(EXERCISE BRIEF)
Please return the full listing below without altering anything.

(PROVIDED DATA)
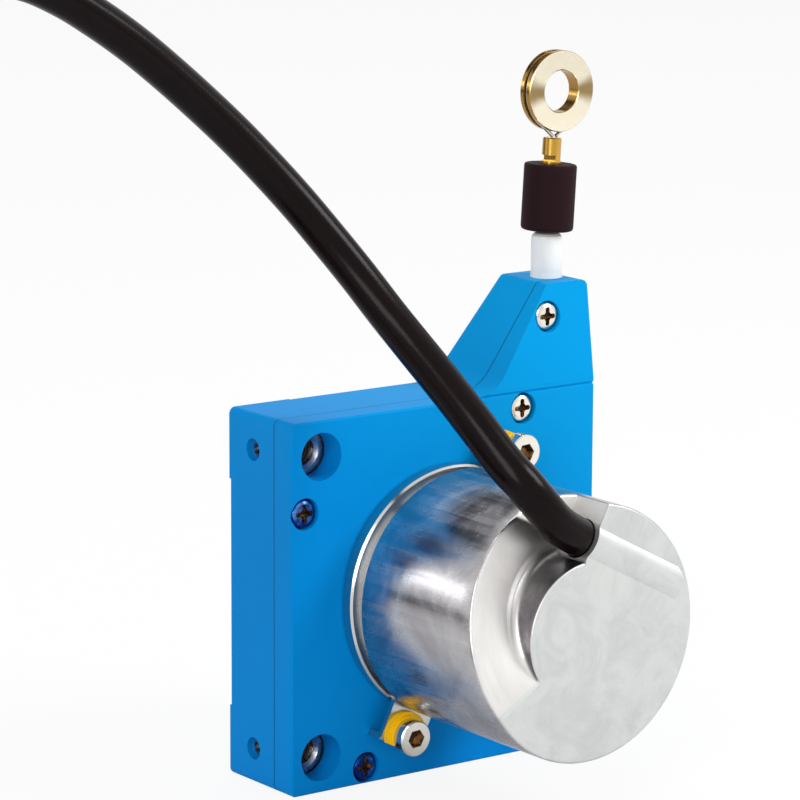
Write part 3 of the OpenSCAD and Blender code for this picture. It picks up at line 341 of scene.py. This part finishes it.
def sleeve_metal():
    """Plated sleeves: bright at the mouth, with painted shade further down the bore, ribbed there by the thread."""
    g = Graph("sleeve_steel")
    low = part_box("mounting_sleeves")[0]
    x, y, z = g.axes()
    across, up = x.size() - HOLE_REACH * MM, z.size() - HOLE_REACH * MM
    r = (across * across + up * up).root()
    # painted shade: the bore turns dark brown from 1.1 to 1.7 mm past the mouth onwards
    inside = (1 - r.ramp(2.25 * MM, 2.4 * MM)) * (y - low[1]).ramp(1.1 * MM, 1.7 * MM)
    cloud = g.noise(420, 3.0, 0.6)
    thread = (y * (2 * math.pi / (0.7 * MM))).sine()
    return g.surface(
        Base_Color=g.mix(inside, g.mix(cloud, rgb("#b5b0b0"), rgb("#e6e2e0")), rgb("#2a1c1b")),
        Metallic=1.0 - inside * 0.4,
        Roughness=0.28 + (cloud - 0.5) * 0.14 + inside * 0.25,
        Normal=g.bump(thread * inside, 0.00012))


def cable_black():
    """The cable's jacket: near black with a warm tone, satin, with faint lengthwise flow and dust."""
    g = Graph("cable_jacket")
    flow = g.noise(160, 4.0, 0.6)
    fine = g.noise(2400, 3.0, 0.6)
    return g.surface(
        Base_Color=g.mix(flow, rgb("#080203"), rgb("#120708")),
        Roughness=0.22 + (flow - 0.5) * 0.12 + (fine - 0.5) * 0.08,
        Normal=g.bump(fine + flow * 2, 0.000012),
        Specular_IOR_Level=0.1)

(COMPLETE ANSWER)
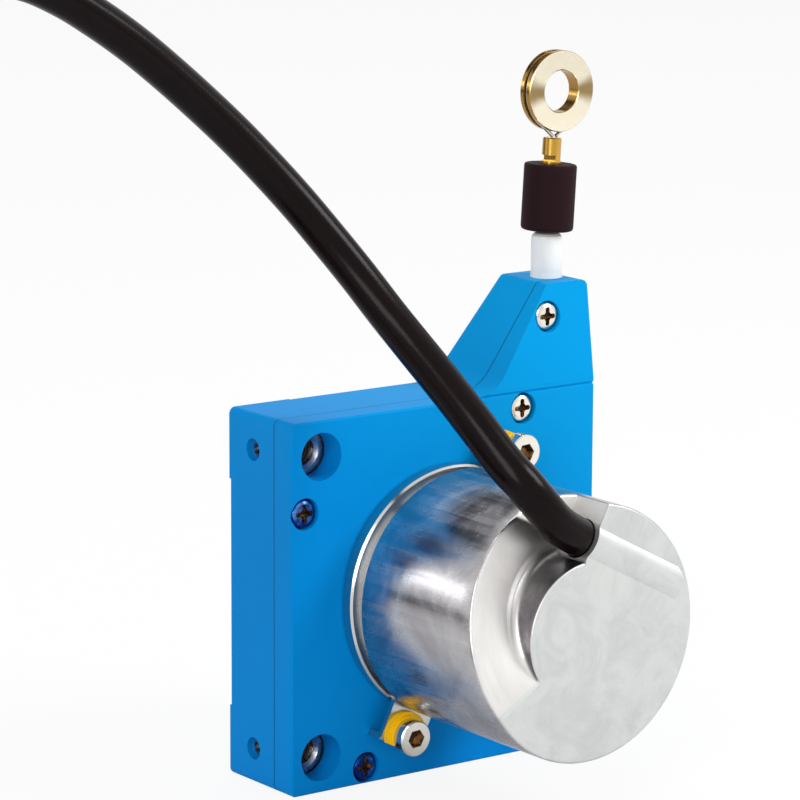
Write part 3 of the OpenSCAD and Blender code for this picture. It picks up at line 341 of scene.py. This part finishes it.
def sleeve_metal():
    """Plated sleeves: bright at the mouth, with painted shade further down the bore, ribbed there by the thread."""
    g = Graph("sleeve_steel")
    low = part_box("mounting_sleeves")[0]
    x, y, z = g.axes()
    across, up = x.size() - HOLE_REACH * MM, z.size() - HOLE_REACH * MM
    r = (across * across + up * up).root()
    # painted shade: the bore turns dark brown from 1.1 to 1.7 mm past the mouth onwards
    inside = (1 - r.ramp(2.25 * MM, 2.4 * MM)) * (y - low[1]).ramp(1.1 * MM, 1.7 * MM)
    cloud = g.noise(420, 3.0, 0.6)
    thread = (y * (2 * math.pi / (0.7 * MM))).sine()
    return g.surface(
        Base_Color=g.mix(inside, g.mix(cloud, rgb("#b5b0b0"), rgb("#e6e2e0")), rgb("#2a1c1b")),
        Metallic=1.0 - inside * 0.4,
        Roughness=0.28 + (cloud - 0.5) * 0.14 + inside * 0.25,
        Normal=g.bump(thread * inside, 0.00012))


def cable_black():
    """The cable's jacket: near black with a warm tone, satin, with faint lengthwise flow and dust."""
    g = Graph("cable_jacket")
    flow = g.noise(160, 4.0, 0.6)
    fine = g.noise(2400, 3.0, 0.6)
    return g.surface(
        Base_Color=g.mix(flow, rgb("#080203"), rgb("#120708")),
        Roughness=0.22 + (flow - 0.5) * 0.12 + (fine - 0.5) * 0.08,
        Normal=g.bump(fine + flow * 2, 0.000012),
        Specular_IOR_Level=0.1)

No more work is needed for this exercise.